The second conclusion offered by the researchers (Hans J.G. Hassell of Florida State, John B. Holbein of University of VA, Matthew R. Miles of Brigham Young University) is based on a series of e-mails they sent to “reporters”:

(This was) a separate part of the study which directed emails at hundreds of journalists offering to let them sit down with a new candidate for office (one who didn’t exist but the journalists didn’t know that). In both cases the letter was identical except that in some cases the candidate was described as left-wing and in others as right wing…

We know where they’re headed, and we already know their attempt to determine whether the “journos” are biased based on this weak protocol is utterly meritless.

Having sent out the emails the authors then waited to see who would respond and whether those responses would favor one side of the aisle over the other. What they found was no statistical difference

But the key here is not whether the journalists cover the hypothetical “right-wing” candidate at all, but HOW they cover that candidate or any story in which there might be a so-called “right-wing” versus “left-wing” dichotomy – and that assumes that there are only those possible options. Libertarians often find themselves nowhere on this scale.

If the researchers had wanted to do a bit more work, they might have contacted the Media Research Center, because analysis of media bias has been at the heart of MRC operations for decades.

For example, The MRC has made it easy for these so-called “researchers” to access information like this, from an Executive Summary on media bias:

In their 1986 book, The Media Elite, political scientists S. Robert Lichter, Stanley Rothman and Linda S. Lichter reported the results of their survey of 240 journalists at the nation’s top media outlets: ABC, CBS, NBC, PBS, the New York Times, Washington Post, Wall Street Journal, Time, Newsweek and U.S. News & World Report.
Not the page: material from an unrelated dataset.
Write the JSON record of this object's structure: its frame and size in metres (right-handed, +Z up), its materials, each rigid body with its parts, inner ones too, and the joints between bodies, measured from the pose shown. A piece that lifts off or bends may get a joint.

When asked about their voting patterns, journalists admitted their preference for Democrats… Lichter’s team focused on journalists at the very top national news organizations. Other surveys of journalists have discovered that the whole profession shares the same liberal bent, although the media elite’s liberalism is the most extreme…

How extreme?

Journalists Picked Carter over Reagan: In 1982, scholars at California State University at Los Angeles asked reporters from the fifty largest newspapers for whom they voted in 1980. The breakdown: 51 percent cast a ballot for President Jimmy Carter and another 24 percent chose independent candidate (and liberal Republican Congressman) John Anderson. Only 25 percent picked conservative Ronald Reagan, who won 51 percent of the public’s vote that year.

And then there’s this:

Journalists Picked Mondale over Reagan: In 1985, the Los Angeles Times polled news and editorial staffers at newspapers around the country, weighting the sample so that newspapers with large circulations were more heavily represented. Once again, pollsters discovered a heavy Democratic skew. When asked how they voted in the 1984 election, more than twice as many chose liberal Walter Mondale (58 percent) over the conservative incumbent Ronald Reagan (26 percent), even as the country picked Reagan in a 59 to 41 percent landslide.

And this shiny example of where the pop media elites have stood for a long time:

Huge Majorities for Dukakis and Clinton: In 2001, Stanley Rothman and Amy E. Black updated the Media Elite’s survey of journalists, and learned that reporters continued to select Democrats. “Three-quarters of elite journalists (76.1 percent)...voted for Michael Dukakis in 1988, and even larger percentages (91.3 percent)...cast ballots for Bill Clinton in 1992,” they reported in the Spring 2001 edition of The Public Interest. Voters were far less exuberant about those liberal candidates, as just 46 percent chose Dukakis and only 43 percent picked Clinton, who nevertheless won a three-way race.

And, of course, these biases continually find their way into not only what the reporters and editors decide to cover, but what they weigh for importance (the placement of a story, or lack of placement, in an old newspaper or within the half-hour of a news show, for example), the amount of space or time devoted to a story, the wording of a story, the headline attached to it, the people interviewed for “additional context or color” and the follow-ups.

These are things I noticed when I was about ten years old. I didn’t need a “study” to see the patterns and know that no “reporter” can be “objective”. As philosopher Emmanuel Kant observed, all humans are subjective creatures, and the most we can ask is that people try to be fair in their reporting. But many leftists have become so accustomed to unconstitutional statutes and pejorative, prejudiced, labels, they are blind to their own biases.

So, for example, when I suffered through a “panel” on “objective journalism” at Boston University, I noticed that every panel member was a leftist who said he or she was involved in “reporting” to “fight the man in his three-piece suit in his high-rise office.” The participants literally repeated this phrase from person to person.

Later, when our “teaching assistant” gathered us and asked what we thought, I was the only one in our little circle who said, “Did anyone else notice that this supposed panel on ‘objective journalism’ wasn’t even fair-handed in its choice of participants?”

She had no idea what I meant.

Blind. Utterly blind to her own leftist bias.

So I added, “Every so-called ‘journalist’ up there was opposed to free enterprise, absolutely hostile to it. Yet you never noticed this, never noticed that nowhere on that stage was anyone who could offer a different perspective.”

That was in 1985.

As the Talking Heads said, it’s “the same as it ever was.”